Yes, I would say so.  As you can see, the model is pretty simple and won't take into cosideration Brownian motion and other phenomena that can become significant at very small particle sizes. In other words, rate of diffusion becomes fast as the particles get small - as the centrifuge force starts to create a concentration gradient, there will be a natural entropic driving force to counteract this.  It's not incorporated into the model.  I suppose it could be, but that'd be beyond my capability to calculate by hand.  

[curiouscat]

Yes, I would say so.  As you can see, the model is pretty simple and won't take into cosideration Brownian motion and other phenomena that can become significant at very small particle sizes.
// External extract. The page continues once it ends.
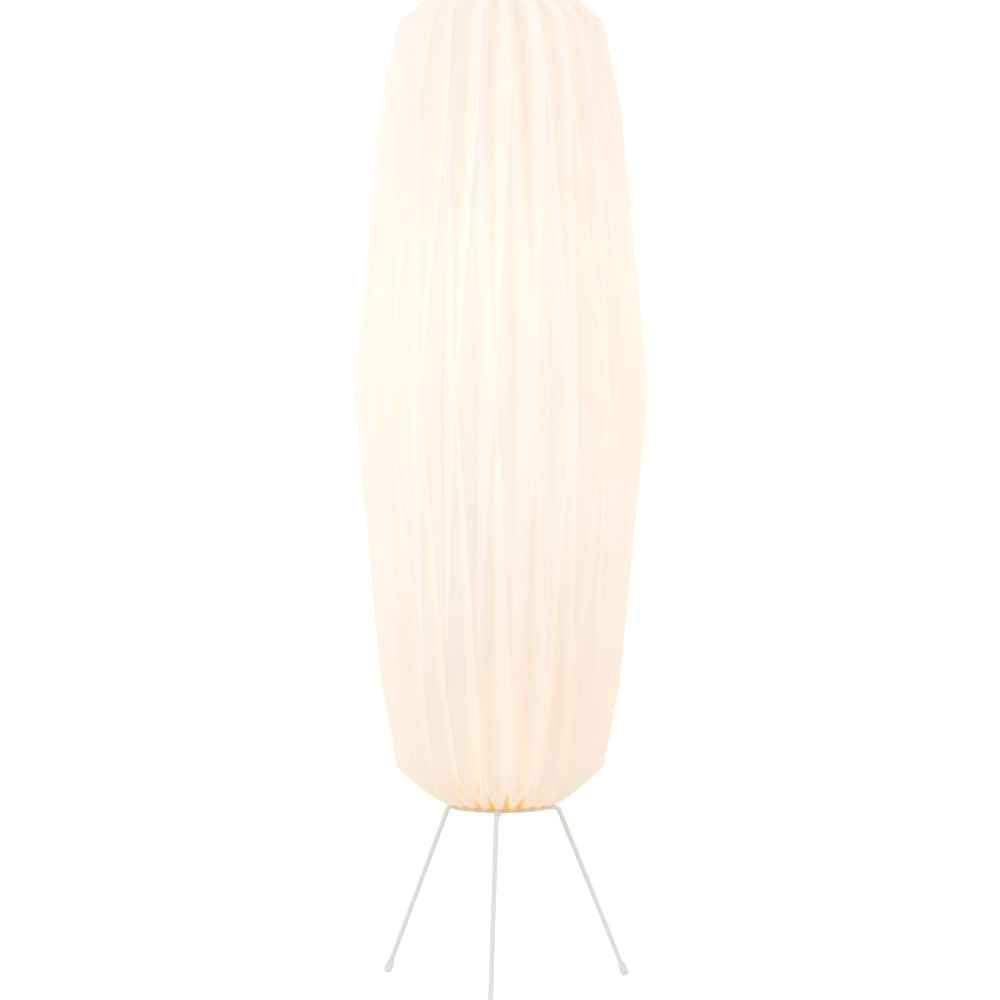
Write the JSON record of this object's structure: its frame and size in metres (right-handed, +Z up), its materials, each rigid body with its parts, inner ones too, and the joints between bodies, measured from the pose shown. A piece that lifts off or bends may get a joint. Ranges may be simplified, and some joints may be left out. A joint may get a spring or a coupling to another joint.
{
  "type": "paper lantern floor lamp",
  "caption": "Tall pleated paper lantern floor lamp on a three-legged wire stand; the shade lifts off over a stem that carries an upright E27 bulb.",
  "frame": {"origin": "on the floor, on the axis of the lantern, at the centre of the bounding box's bottom", "axes": "+Z up along the lantern's axis; -Y faces the viewer, towards the front leg; +X to the viewer's right"},
  "size_m": [0.3506, 0.3506, 1.2001],
  "materials": {
    "paper": "white translucent pleated paper, lit from inside",
    "tab_paper": "white paper, glued",
    "ring_wire": "white powder coat",
    "leg_wire": "white powder coat, satin",
    "foot": "soft moulded plastic",
    "hub": "white powder coat on steel",
    "screw_steel": "zinc plated",
    "gland": "moulded nylon",
    "stem": "white powder coat, satin",
    "thread_steel": "zinc plated, threaded",
    "lead": "insulated copper core",
    "holder": "white moulded plastic",
    "ceramic": "white, semi-matt",
    "brass": "spring brass",
    "bulb_metal": "pressed",
    "bulb_black": "black vitrite",
    "solder": "solder",
    "bulb_body": "white moulded plastic",
    "bulb_globe": "frosted, glowing warm white",
    "board": "white coated board",
    "led": "yellow phosphor"
  },
  "bodies": {
    "stand": {"leg_front": "leg_wire", "leg_left": "leg_wire", "leg_right": "leg_wire", "foot_cap_front": "foot", "foot_cap_left": "foot", "foot_cap_right": "foot", "ring_saddle_front": "leg_wire", "ring_saddle_left": "leg_wire", "ring_saddle_right": "leg_wire", "hub": "hub", "leg_set_screws": "screw_steel", "cord_gland": "gland", "gland_nut": "gland", "stem_tube": "stem", "holder_nipple": "thread_steel", "holder_washer": "thread_steel", "nipple_nut": "thread_steel", "inner_leads": "lead", "lampholder_cap": "holder", "lampholder_insert": "ceramic", "centre_contact": "brass", "side_contact": "brass", "terminal_screws": "screw_steel", "lampholder_shell": "holder"},
    "bulb": {"bulb_screw_cap": "bulb_metal", "bulb_insulator": "bulb_black", "bulb_tip_contact": "solder", "bulb_housing": "bulb_body", "bulb_globe": "bulb_globe", "bulb_led_board": "board", "bulb_leds": "led"},
    "shade": {"paper_sheet_front_right": "paper", "paper_sheet_back_right": "paper", "paper_sheet_back_left": "paper", "paper_sheet_front_left": "paper", "seam_strip_front": "tab_paper", "seam_strip_right": "tab_paper", "seam_strip_back": "tab_paper", "seam_strip_left": "tab_paper", "bottom_ring": "ring_wire", "top_ring": "ring_wire", "bottom_ring_tabs": "tab_paper", "top_ring_tabs": "tab_paper"}
  },
  "joints": [
    {"name": "shade_lift", "type": "slide", "parent": "stand", "child": "shade", "axis": [0, 0, 1], "range_m": [0, 0.65]},
    {"name": "bulb_unscrew", "type": "slide", "parent": "stand", "child": "bulb", "axis": [0, 0, 1], "range_m": [0, 0.06]}
  ]
}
In other words, rate of diffusion becomes fast as the particles get small - as the centrifuge force starts to create a concentration gradient, there will be a natural entropic driving force to counteract this.  It's not incorporated into the model.  I suppose it could be, but that'd be beyond my capability to calculate by hand.

Well as a chemical engineer most models that do work are empirical anyways.
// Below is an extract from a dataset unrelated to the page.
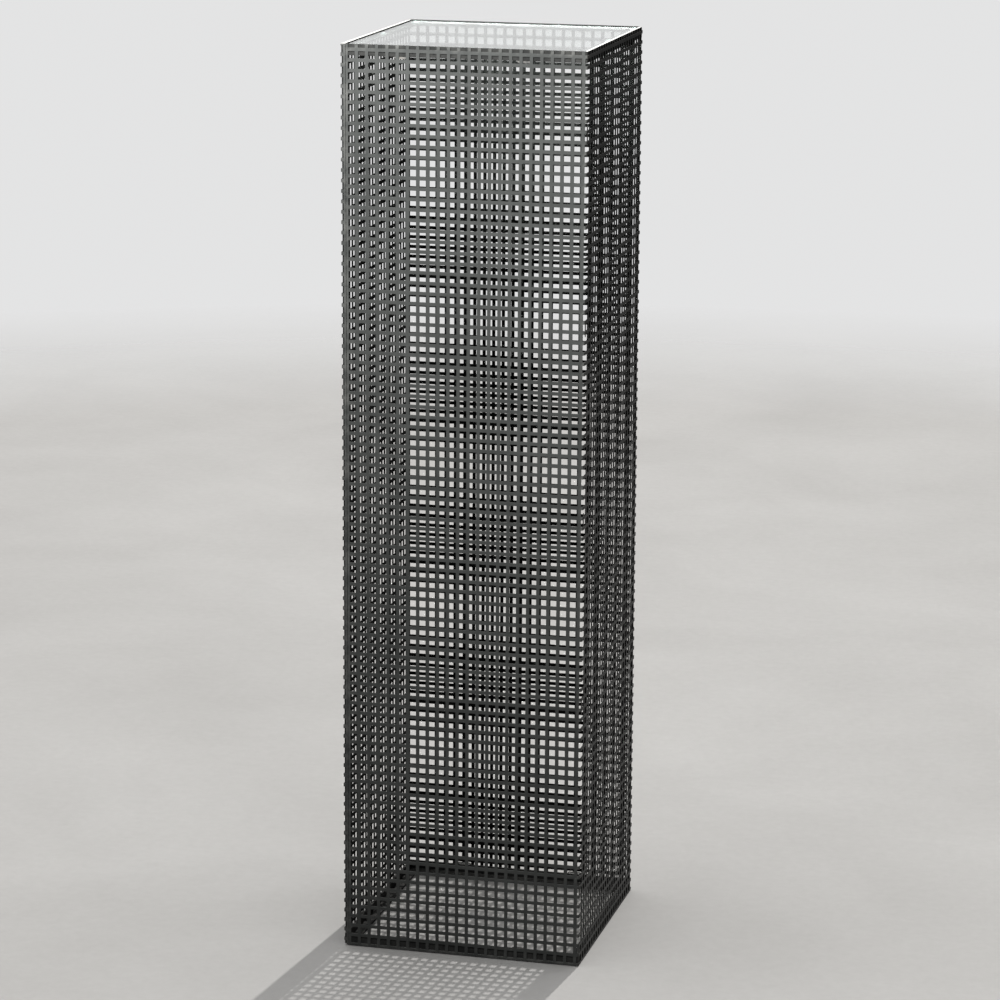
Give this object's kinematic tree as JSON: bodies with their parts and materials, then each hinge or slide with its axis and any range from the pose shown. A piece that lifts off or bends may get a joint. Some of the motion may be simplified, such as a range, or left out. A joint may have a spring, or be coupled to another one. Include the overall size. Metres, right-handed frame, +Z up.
{
  "type": "display plinth",
  "caption": "Tall square display plinth of black perforated steel sheet on mitred angle frames, open below, with a loose inset glass top for showing an object.",
  "frame": {"origin": "centre of the square footprint at floor level, on the underside of the floor pads", "axes": "+Z up along the column, front face with the seam towards -Y, +X to the right seen from the front"},
  "size_m": [0.288, 0.288, 1.076],
  "materials": {
    "sheet": "satin black on perforated steel sheet",
    "angle": "satin black on steel angle",
    "weld": "satin black over weld",
    "glass": "polished clear float glass",
    "bumper": "clear soft silicone",
    "pad": "matt black rubber"
  },
  "bodies": {
    "plinth": {"front_panel": "sheet", "right_panel": "sheet", "back_panel": "sheet", "left_panel": "sheet", "top_rail_front": "angle", "top_rail_right": "angle", "top_rail_back": "angle", "top_rail_left": "angle", "bottom_rail_front": "angle", "bottom_rail_right": "angle", "bottom_rail_back": "angle", "bottom_rail_left": "angle", "glass_bumpers": "bumper", "floor_pads": "pad", "top_frame_welds": "weld", "bottom_frame_welds": "weld", "seam_welds": "weld"},
    "glass": {"glass_top": "glass"}
  },
  "joints": [
    {"name": "glass_lift", "type": "slide", "parent": "plinth", "child": "glass", "axis": [0, 0, 1], "range_m": [0, 0.15]}
  ]
}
It's still nice to try and understand the physical reality through a simpler phenomenological model.

[Corribus]

Diffusion kinetics and fluid dynamics are not my real areas of expertise.  However research in my current position requires extensive knowledge of these subjects so I've had to teach them to myself over the last few years.  I'm still learning... so thinking about this question was actually useful.

[Enthalpy]

The analysis where separation always occurs but at a speed determined by density difference and viscosity should apply to most cases in chemistry.

Though, Brown's motion can limit the efficiency of separation if the particles are really small, so you have to compare 0.5*mV² with RT, where m is a difference of mass for one particle's volume.

The extreme case is isotopic separation, where the particles are gas molecules and the mass difference a few neutrons. There, RT is many times 0.5*mV², so each centrifuge enriches the mixture by few %.